The police hold a meeting about "antisocial behaviour" in the area. One of the officers tells me they are under pressure to clean up the area because of the development money that is pouring in. From my house, three of us attend the meeting, to find only five other civilians there. It is a forlorn sham. No one wants to be seen talking to the cops, and the police are surly and impatient.
It is around this time that I hear from a disillusioned police officer that Hazel Blears, MP for the area, has recently been at the top of our street with a police inspector having her photograph taken, claiming that the fight against antisocial behaviour in the area has been a success story. It all adds to the profound sense of dereliction. When I ask Blears to comment for this article, she says she's very busy but will get back to me. I've heard nothing more from her.
Youths smash the windows at the back of the house with stones and rocks. I put bars over the upstairs windows. A huge firework is thrown into the house through the back door. One of my lodgers is pelted with eggs on her way up the street and, once she goes inside, our front door becomes the target. My new car is vandalised. The drainpipes are pulled off the house. The porch is covered in graffiti, as are the windows. "Ed sucks Polish dick" is among the gambits. There's always some bother. I begin to show up on the police system as a repeat victim. They say there's nothing much they can do because they haven't got the resources, but they will increase patrols in the area. When I ask what that means exactly, the operator says they'll "drive past a few times".
The end comes one night after a nine-year-old and two 13-year-olds break the windows at the front of the house while my girlfriend's Polish friend is there in the room. The police take two hours and four calls to respond, by which time the boys have come back and punched out another pane.
Next day the neighbours tell me the house round the corner suffered the same fate a few days earlier. "There was Polish there too. They've moved out." Now I begin to see.
That night the house shakes with the force of bricks being hurled at the boards I've nailed over the front windows. The next night four youths knock on my door, 16- and 17-year-olds. When I answer, an older and much broader man appears from behind them and he is wearing a balaclava. He takes it off and makes a speech about how I "don't come from round here". How he's a working-class man and I've got no right to insult his comrades. I'd shouted at them the night before over the brick-hurling.
The younger lads try to drag me out of the house; I realise they are drunk. The man with the balaclava stops them. I realise he is sober. Momentarily, I feel safer. Then he punches me twice in the face - he is wearing special punching gloves with hardened knuckles stitched in.
He kicks me and bellows: "This is it, right? You've got two weeks to get them fucking Polish out the house or I'm gonna burn it down! Get it?" As I stand there bleeding, he points at me and says, "You're not bleeding" and launches into a tirade about how "these Polish" are "coming here and taking over". Turning to go, he points back at me and says, "I'm serious about them Polish - get them out!"
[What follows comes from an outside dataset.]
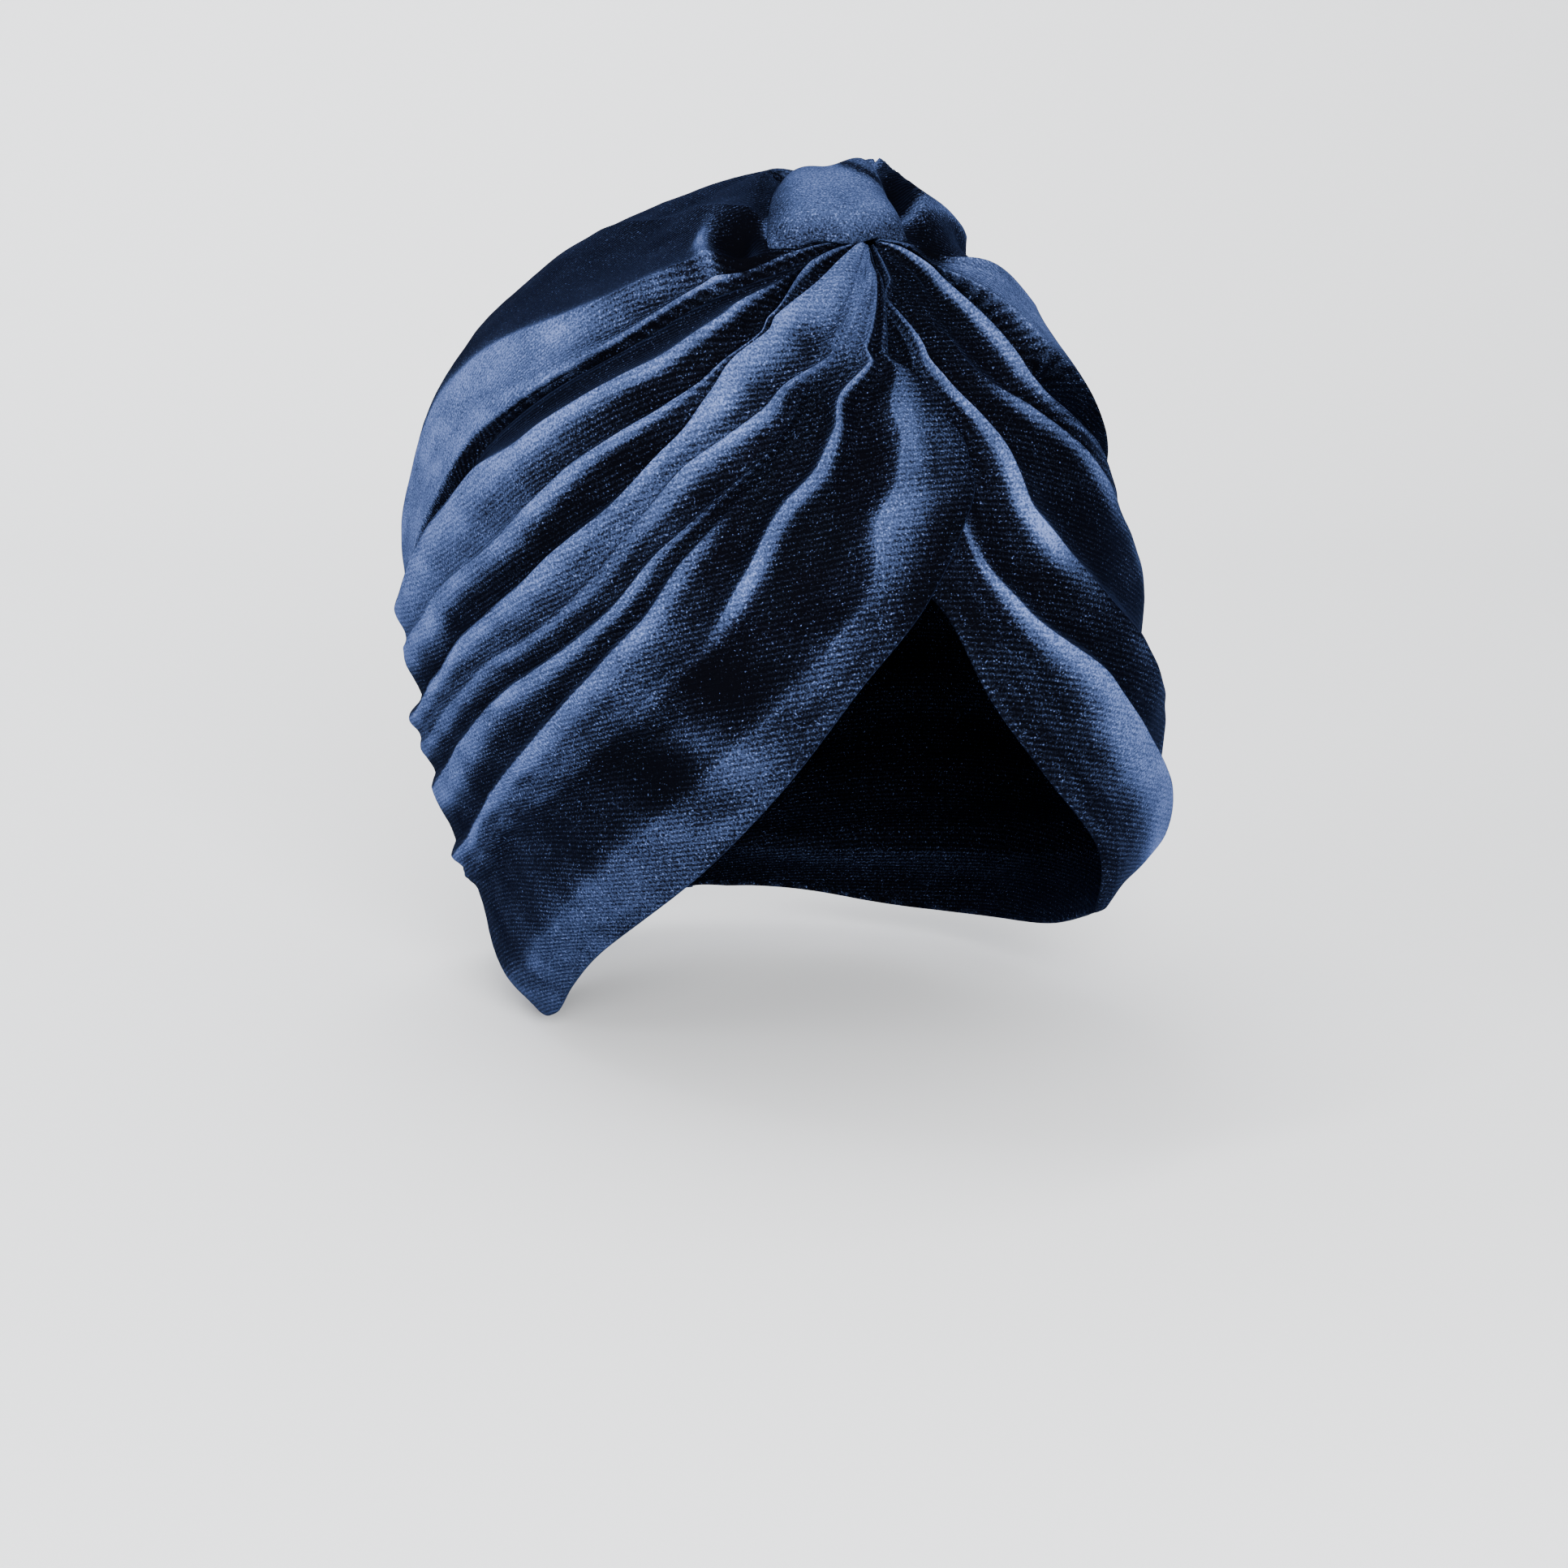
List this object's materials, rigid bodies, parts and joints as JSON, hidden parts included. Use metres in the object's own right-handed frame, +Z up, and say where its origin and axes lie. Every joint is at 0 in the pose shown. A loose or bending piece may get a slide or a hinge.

The next day, we comply with the order. The house, I now realise, became a serious target only when my eastern European lodgers moved in. This can never be sorted out by diplomacy or drive-by policing. It is simple racist fury and it isn't going to stop. I go too, of course. We leave a sign in the window saying: "Polish people have moved out."
Once we have gone, the police appoint a special officer to coordinate their response with extra patrols and increased cover. But the house was marked, and now it is empty. I stop by one day to discover that the rear fence has been pulled down and burned. The windows behind the grilles at the back are smashed, as are the remaining windows downstairs at the front. I board up the whole house.
Soon after, burning newspaper and fireworks are pushed through the letterbox. The police produce photos of 12 suspects in the earlier doorstep attack. None of the likely culprits is featured, despite my having supplied a first name, description and nickname for two of them.
The attacks on the house go on unabated. A group of youths pull off the metal gate from the back door and when a workman arrives to secure it, more than a dozen people surround his van, jump on it and stone it. When he flees, they kick in the back door and enter to break everything inside they can, hurling around lumps of concrete and tearing up cupboards. No one in the street calls the police.
The house is now on the market.
The feeling, now that I've gone? Relief to be getting out of Salford; something most of the young from my doorstep on that street will probably never do.
· Names have been changed
Guardian Unlimited © Guardian News and Media Limited 2008
It is a sad comment on society today that a bunch of tennagers, many of who were clearly still of school age should be allowed to spend their time smoking dope, drinking and commiting acts of vandalism on someone else's doorstep. If the attitude is 'well at least they're not hurting anyone' then it shows how degraded we have become. I don't care what anyone does in their own home (as long as it doesn't involving harming anyone else - unless, of course, consensual) but people have to have a sense of community responsibility otherwise how can society function? First of all parents have a responsibility to bring their children up with a sense of social decency. Secondly schools and other authority groups need to be given the resources and support to instill scoial responsibility.
All this needs to be done with carrot and stick.
We cannot win a war against illegal drugs unless we make the risks unacceptable and the rewards for seeking an alternative lifestyle greater.
As for the man who shouted about the Polish (apart from the fact that he almost certainly has immigrant blood in him anyway), perhaps he should ask why UK employers can't find UK citizens to fill the jobs available. If young people choose to see no value in education then why should they complain about a lack of jobs. If it is down to peer pressure, or even a lack of parental support, then let social services take those children away, and not to the current squalid halfway houses that seem to form the backbone of this provision, but to centres with proper counsellors, mentors, psychologists and specialist teachers.
What is sadder than the deprevation and waste is the refusal of sections of the community to see that intervention is not about a 'nanny state' but about the state accepting responsibility when individuals will not.
Who won in this article, not the man who had his house 'stolen', but equally not the pointless wastes of space who still frequent the doorstep and still see virtue in mindless vandalism. Is it enough just to sit by wringing our hands with despair and secretly thinking 'at least that isn't me'? No, it is time for people to take action and if that involves a few home truths and a bit of extra money (funny how we're always able to find money for things like the olympics), then so be it.